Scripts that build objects
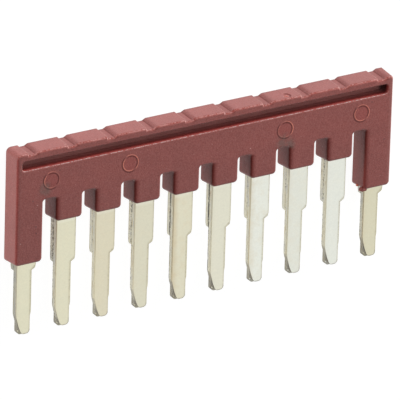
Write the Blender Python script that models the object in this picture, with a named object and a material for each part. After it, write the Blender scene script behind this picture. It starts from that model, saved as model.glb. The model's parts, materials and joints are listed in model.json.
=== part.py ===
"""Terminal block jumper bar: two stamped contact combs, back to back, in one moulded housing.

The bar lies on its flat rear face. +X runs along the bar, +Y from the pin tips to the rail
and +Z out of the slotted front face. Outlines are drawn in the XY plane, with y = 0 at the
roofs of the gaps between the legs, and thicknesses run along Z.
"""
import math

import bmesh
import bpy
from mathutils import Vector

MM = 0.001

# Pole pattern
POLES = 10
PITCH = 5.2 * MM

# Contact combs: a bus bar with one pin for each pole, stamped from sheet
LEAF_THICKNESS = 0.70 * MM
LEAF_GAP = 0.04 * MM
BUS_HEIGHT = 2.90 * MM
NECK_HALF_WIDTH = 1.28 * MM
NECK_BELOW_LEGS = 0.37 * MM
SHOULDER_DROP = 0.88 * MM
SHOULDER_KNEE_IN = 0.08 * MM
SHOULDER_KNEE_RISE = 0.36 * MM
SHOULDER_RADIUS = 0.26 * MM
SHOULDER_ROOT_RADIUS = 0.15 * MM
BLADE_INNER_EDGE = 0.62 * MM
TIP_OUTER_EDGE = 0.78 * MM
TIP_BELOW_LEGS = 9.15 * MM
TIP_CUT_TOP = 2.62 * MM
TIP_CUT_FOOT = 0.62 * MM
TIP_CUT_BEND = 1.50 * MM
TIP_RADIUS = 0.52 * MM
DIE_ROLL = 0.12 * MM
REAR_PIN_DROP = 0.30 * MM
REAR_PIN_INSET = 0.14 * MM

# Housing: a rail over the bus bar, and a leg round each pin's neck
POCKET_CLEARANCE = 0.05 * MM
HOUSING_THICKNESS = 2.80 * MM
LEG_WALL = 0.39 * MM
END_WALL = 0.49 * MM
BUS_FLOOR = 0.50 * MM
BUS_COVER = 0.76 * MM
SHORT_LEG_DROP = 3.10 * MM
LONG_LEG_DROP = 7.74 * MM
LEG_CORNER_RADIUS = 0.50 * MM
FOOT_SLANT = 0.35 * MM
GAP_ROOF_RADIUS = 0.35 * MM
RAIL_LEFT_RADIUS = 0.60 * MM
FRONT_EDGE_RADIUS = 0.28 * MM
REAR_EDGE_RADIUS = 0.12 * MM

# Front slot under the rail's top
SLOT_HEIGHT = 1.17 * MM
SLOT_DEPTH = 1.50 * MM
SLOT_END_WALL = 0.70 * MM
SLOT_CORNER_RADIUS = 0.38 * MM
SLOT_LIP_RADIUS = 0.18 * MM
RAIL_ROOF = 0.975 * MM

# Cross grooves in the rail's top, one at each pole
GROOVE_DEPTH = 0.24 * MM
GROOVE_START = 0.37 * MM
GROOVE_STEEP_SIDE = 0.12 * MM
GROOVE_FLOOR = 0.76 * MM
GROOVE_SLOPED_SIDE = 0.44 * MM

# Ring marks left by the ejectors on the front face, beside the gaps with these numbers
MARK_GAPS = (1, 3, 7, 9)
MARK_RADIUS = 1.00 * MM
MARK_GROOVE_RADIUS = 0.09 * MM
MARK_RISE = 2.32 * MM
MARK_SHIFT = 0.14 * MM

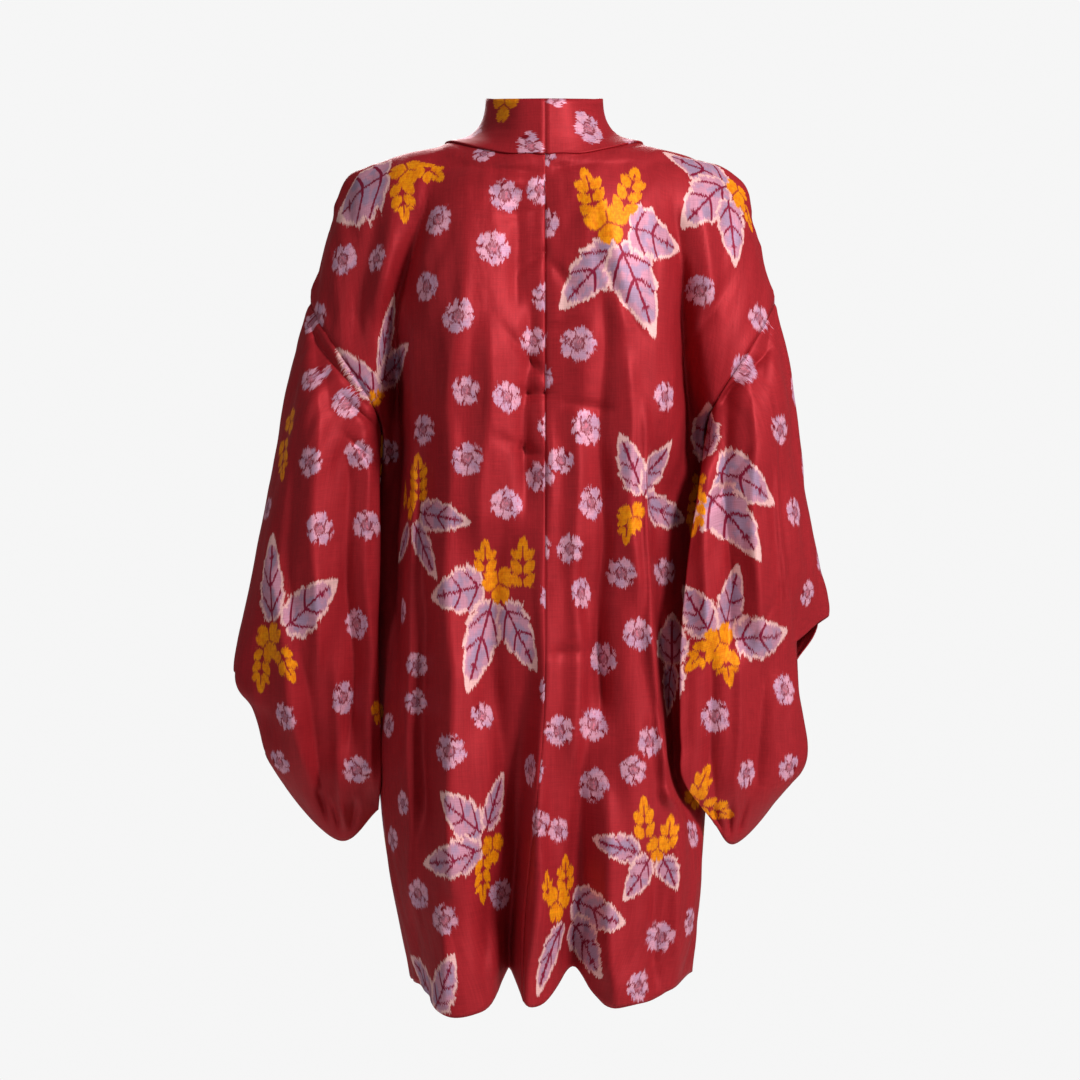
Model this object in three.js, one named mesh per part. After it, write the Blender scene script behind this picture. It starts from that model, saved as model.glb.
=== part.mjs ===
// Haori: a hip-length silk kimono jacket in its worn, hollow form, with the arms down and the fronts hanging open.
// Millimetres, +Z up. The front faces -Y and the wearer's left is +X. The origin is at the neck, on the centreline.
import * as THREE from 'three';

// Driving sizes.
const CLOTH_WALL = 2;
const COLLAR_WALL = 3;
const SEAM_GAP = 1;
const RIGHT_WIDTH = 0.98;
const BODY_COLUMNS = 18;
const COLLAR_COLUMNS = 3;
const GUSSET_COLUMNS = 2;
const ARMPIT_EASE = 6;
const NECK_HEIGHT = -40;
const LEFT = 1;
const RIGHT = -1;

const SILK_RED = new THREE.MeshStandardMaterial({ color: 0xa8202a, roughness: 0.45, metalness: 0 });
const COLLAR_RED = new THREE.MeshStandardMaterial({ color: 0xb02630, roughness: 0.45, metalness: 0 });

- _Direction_
Each line above must be printed exactly as it appears.

- _The output_
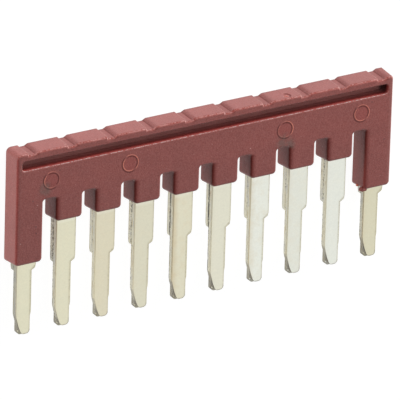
Write the Blender Python script that models the object in this picture, with a named object and a material for each part. After it, write the Blender scene script behind this picture. It starts from that model, saved as model.glb. The model's parts, materials and joints are listed in model.json.
=== part.py ===
"""Terminal block jumper bar: two stamped contact combs, back to back, in one moulded housing.

The bar lies on its flat rear face. +X runs along the bar, +Y from the pin tips to the rail
and +Z out of the slotted front face. Outlines are drawn in the XY plane, with y = 0 at the
roofs of the gaps between the legs, and thicknesses run along Z.
"""
import math

import bmesh
import bpy
from mathutils import Vector

MM = 0.001

# Pole pattern
POLES = 10
PITCH = 5.2 * MM

# Contact combs: a bus bar with one pin for each pole, stamped from sheet
LEAF_THICKNESS = 0.70 * MM
LEAF_GAP = 0.04 * MM
BUS_HEIGHT = 2.90 * MM
NECK_HALF_WIDTH = 1.28 * MM
NECK_BELOW_LEGS = 0.37 * MM
SHOULDER_DROP = 0.88 * MM
SHOULDER_KNEE_IN = 0.08 * MM
SHOULDER_KNEE_RISE = 0.36 * MM
SHOULDER_RADIUS = 0.26 * MM
SHOULDER_ROOT_RADIUS = 0.15 * MM
BLADE_INNER_EDGE = 0.62 * MM
TIP_OUTER_EDGE = 0.78 * MM
TIP_BELOW_LEGS = 9.15 * MM
TIP_CUT_TOP = 2.62 * MM
TIP_CUT_FOOT = 0.62 * MM
TIP_CUT_BEND = 1.50 * MM
TIP_RADIUS = 0.52 * MM
DIE_ROLL = 0.12 * MM
REAR_PIN_DROP = 0.30 * MM
REAR_PIN_INSET = 0.14 * MM

# Housing: a rail over the bus bar, and a leg round each pin's neck
POCKET_CLEARANCE = 0.05 * MM
HOUSING_THICKNESS = 2.80 * MM
LEG_WALL = 0.39 * MM
END_WALL = 0.49 * MM
BUS_FLOOR = 0.50 * MM
BUS_COVER = 0.76 * MM
SHORT_LEG_DROP = 3.10 * MM
LONG_LEG_DROP = 7.74 * MM
LEG_CORNER_RADIUS = 0.50 * MM
FOOT_SLANT = 0.35 * MM
GAP_ROOF_RADIUS = 0.35 * MM
RAIL_LEFT_RADIUS = 0.60 * MM
FRONT_EDGE_RADIUS = 0.28 * MM
REAR_EDGE_RADIUS = 0.12 * MM

# Front slot under the rail's top
SLOT_HEIGHT = 1.17 * MM
SLOT_DEPTH = 1.50 * MM
SLOT_END_WALL = 0.70 * MM
SLOT_CORNER_RADIUS = 0.38 * MM
SLOT_LIP_RADIUS = 0.18 * MM
RAIL_ROOF = 0.975 * MM

# Cross grooves in the rail's top, one at each pole
GROOVE_DEPTH = 0.24 * MM
GROOVE_START = 0.37 * MM
GROOVE_STEEP_SIDE = 0.12 * MM
GROOVE_FLOOR = 0.76 * MM
GROOVE_SLOPED_SIDE = 0.44 * MM

# Ring marks left by the ejectors on the front face, beside the gaps with these numbers
MARK_GAPS = (1, 3, 7, 9)
MARK_RADIUS = 1.00 * MM
MARK_GROOVE_RADIUS = 0.09 * MM
MARK_RISE = 2.32 * MM
MARK_SHIFT = 0.14 * MM

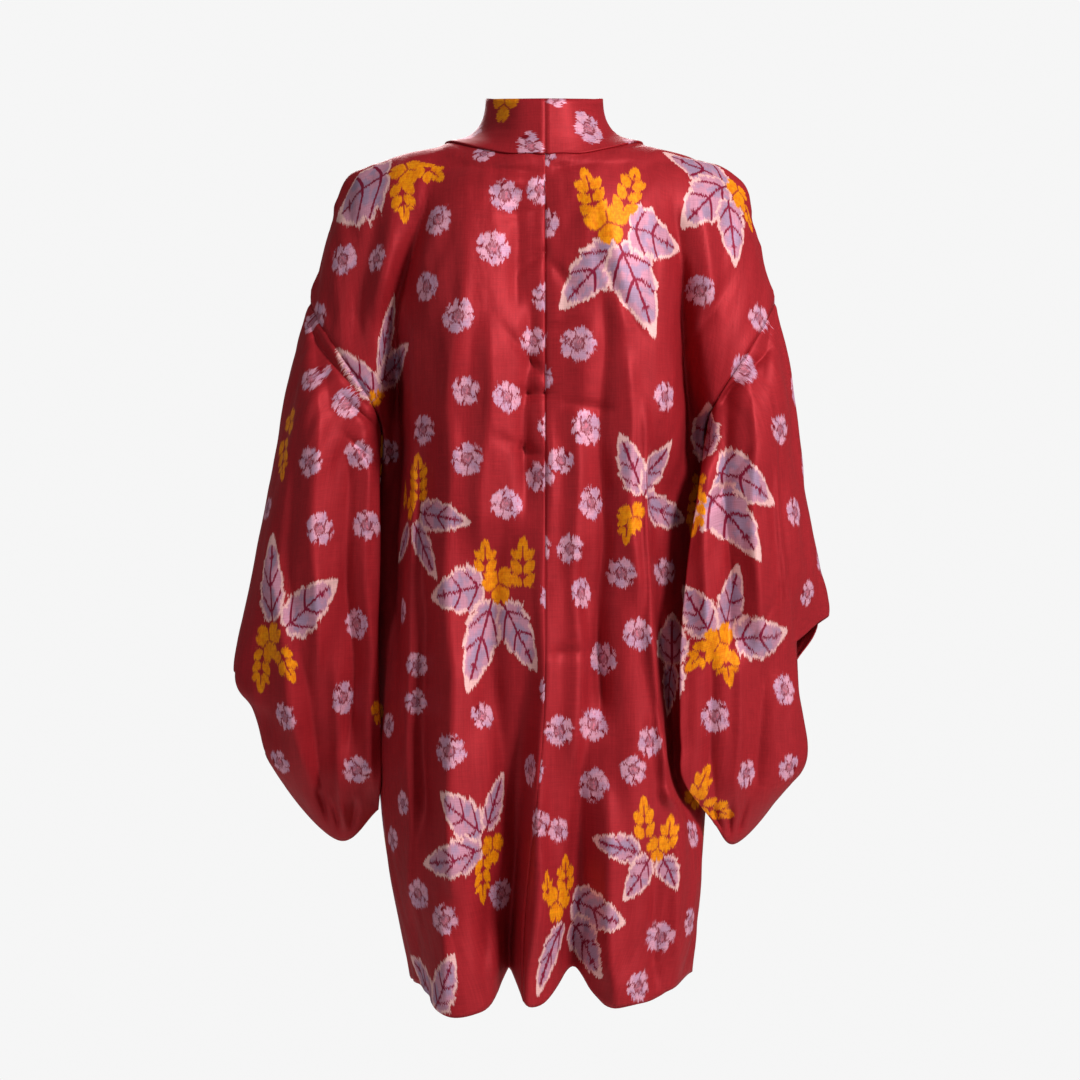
Model this object in three.js, one named mesh per part. After it, write the Blender scene script behind this picture. It starts from that model, saved as model.glb.
=== part.mjs ===
// Haori: a hip-length silk kimono jacket in its worn, hollow form, with the arms down and the fronts hanging open.
// Millimetres, +Z up. The front faces -Y and the wearer's left is +X. The origin is at the neck, on the centreline.
import * as THREE from 'three';

// Driving sizes.
const CLOTH_WALL = 2;
const COLLAR_WALL = 3;
const SEAM_GAP = 1;
const RIGHT_WIDTH = 0.98;
const BODY_COLUMNS = 18;
const COLLAR_COLUMNS = 3;
const GUSSET_COLUMNS = 2;
const ARMPIT_EASE = 6;
const NECK_HEIGHT = -40;
const LEFT = 1;
const RIGHT = -1;

const SILK_RED = new THREE.MeshStandardMaterial({ color: 0xa8202a, roughness: 0.45, metalness: 0 });
const COLLAR_RED = new THREE.MeshStandardMaterial({ color: 0xb02630, roughness: 0.45, metalness: 0 });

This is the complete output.